Após “explosão” de apostas, China proibiu o jogo online

Na China, a “explosão” das apostas online entre 2005 e 2015 gerou lucros e empregos no setor de tecnologia, mas também drenou recursos do varejo e aumentou a incidência de fraudes e vício em jogos. Em 2015, o governo proibiu as apostas online, estabelecendo limites de tempo para menores em jogos e endurecendo as regras contra operações transfronteiriças.

A proibição de jogos online e cassinos impulsionou a expansão dessas atividades em países vizinhos. Macau, ex-território português e atualmente região administrativa especial da China, permite a operação de cassinos e jogos online, atraindo muitos jogadores chineses.

Além disso, muitos têm viajado para países como Austrália, Cingapura e Japão, onde o jogo é legalizado. A Rússia também buscou transformar Vladivostok em uma zona de entretenimento, embora enfrente desafios decorrentes da guerra na Ucrânia.

As tentativas de jogadores chineses de contornar as restrições governamentais levaram o ditador comunista Xi Jinping a endurecer as regras contra o jogo, com foco nas apostas transfronteiriças. Segundo a revista britânica The Economist, cerca de um quinto do dinheiro que sai ilegalmente da China é destinado às apostas.

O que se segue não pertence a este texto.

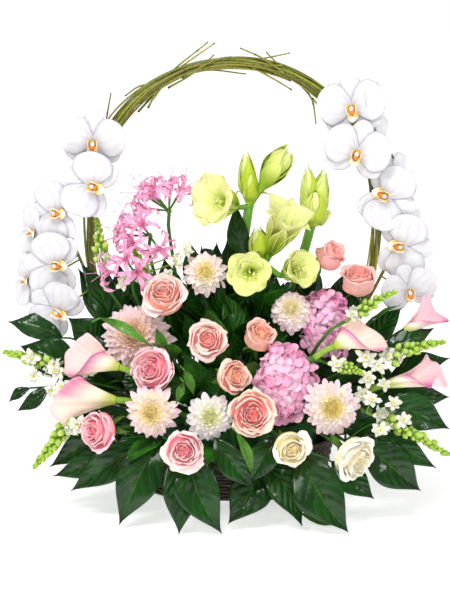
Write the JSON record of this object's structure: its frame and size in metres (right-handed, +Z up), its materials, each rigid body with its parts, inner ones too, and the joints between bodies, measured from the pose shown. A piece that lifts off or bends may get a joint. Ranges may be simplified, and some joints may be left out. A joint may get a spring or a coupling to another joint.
{
  "type": "flower basket arrangement",
  "caption": "Oval wicker basket of mixed flowers in wet foam under a high arched handle of bound twigs, with an orchid spray down each side of the arch and a skirt of dark lobed leaves",
  "frame": {"origin": "the middle of the flat underside of the basket, on the surface that it stands on", "axes": "+Z is up, +X runs along the basket and the arch to the viewer's right, and -Y is the front of the arrangement"},
  "size_m": [0.703, 0.4808, 0.7123],
  "materials": {
    "wicker": "dark stained woven willow, dull",
    "liner": "thin black waterproof tray",
    "foam": "wet fine-celled flower foam, dark green",
    "twig": "smooth yellow-green shoots with dark nodes and cut tips",
    "orchid": "waxy white petals with a yellow and red-brown lip",
    "rose_pink": "soft pink petals, paler and creamier outside",
    "rose_peach": "soft peach petals, pink in the heart",
    "rose_cream": "cream-white petals with a yellow-green cast at the base",
    "dahlia_white": "white to blush petals round a yellow centre",
    "dahlia_peach": "peach-pink petals with lilac tips and an ochre heart",
    "hydrangea": "lilac-pink sepals with fine veins",
    "nerine": "curled pink tepals with a darker middle line",
    "amaryllis": "pale lime tepals, greener in the throat",
    "amaryllis_stem": "thick smooth green stems and lime buds",
    "calla": "peach-cream spathe with a magenta rim and a yellow-green base",
    "snapdragon": "lime bead buds and small ruffled white florets",
    "stem": "plain green stems and leaf blades",
    "leaf": "glossy very dark green leaves with pale ribs"
  },
  "bodies": {
    "root": {"basket": "wicker", "basket_liner": "liner", "floral_foam": "foam", "twig_arch": "twig", "rose_upper_left": "rose_pink", "rose_middle": "rose_pink", "rose_left": "rose_pink", "rose_low_left": "rose_pink", "rose_front_left": "rose_pink", "rose_bud_middle": "rose_peach", "rose_peach": "rose_peach", "rose_front": "rose_pink", "rose_high_right": "rose_peach", "rose_right": "rose_peach", "rose_white_front": "rose_cream", "rose_white_right": "rose_cream", "dahlia_upper": "dahlia_white", "dahlia_ball": "dahlia_white", "dahlia_large": "dahlia_peach", "dahlia_left": "dahlia_peach", "dahlia_front": "dahlia_white", "dahlia_right": "dahlia_white", "hydrangea_front": "hydrangea", "hydrangea_back": "hydrangea", "orchid_spray_left": "orchid", "orchid_spray_right": "orchid", "nerine_high": "nerine", "nerine_middle": "nerine", "nerine_low": "nerine", "amaryllis_high": "amaryllis_stem", "amaryllis_right": "amaryllis_stem", "amaryllis_low": "amaryllis_stem", "amaryllis_bloom_high": "amaryllis", "amaryllis_bloom_middle": "amaryllis", "amaryllis_bloom_front": "amaryllis", "amaryllis_bloom_right": "amaryllis", "calla_left_high": "calla", "calla_left_low": "calla", "calla_right_inner": "calla", "calla_right_high": "calla", "calla_right_low": "calla", "snapdragon_left_top": "snapdragon", "snapdragon_upper_left": "snapdragon", "snapdragon_left": "snapdragon", "snapdragon_low_left": "snapdragon", "snapdragon_upper_right": "snapdragon", "snapdragon_right": "snapdragon", "snapdragon_inner_right": "snapdragon", "snapdragon_low_right": "snapdragon", "stems_left": "stem", "stems_middle": "stem", "stems_right": "stem", "foliage_front": "leaf", "foliage_left": "leaf", "foliage_right": "leaf", "foliage_back": "leaf", "foliage_upper": "leaf"}
  },
  "joints": []
}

EUA adotam modelo descentralizado para regular bets

Nos EUA, a legalização das bets começou em 2018, após a Suprema Corte derrubar a Lei de Proteção ao Esporte Profissional e Amador (PASPA). A decisão permitiu que cada estado regulasse as apostas esportivas, levando a uma rápida expansão do setor. Atualmente, 38 estados e o Distrito de Columbia têm apostas legalizadas.

Os pesquisadores Brett Hollenbeck, da Universidade da Califórnia em Los Angeles (UCLA), e Poet Larsen e Davide Prosepio, ambos da Universidade do Sul da Califórnia (USC), afirmam que os estados que legalizaram as bets registraram ganhos econômicos, incluindo aumento na arrecadação.

 “Essa receita pode ser destinada a diversos serviços públicos, como educação e saúde”, destacam.

A facilidade de acesso às apostas online trouxe, entretanto, impactos negativos à saúde financeira dos consumidores, com queda no score de crédito, além de um aumento nas falências pessoais e nos problemas de endividamento.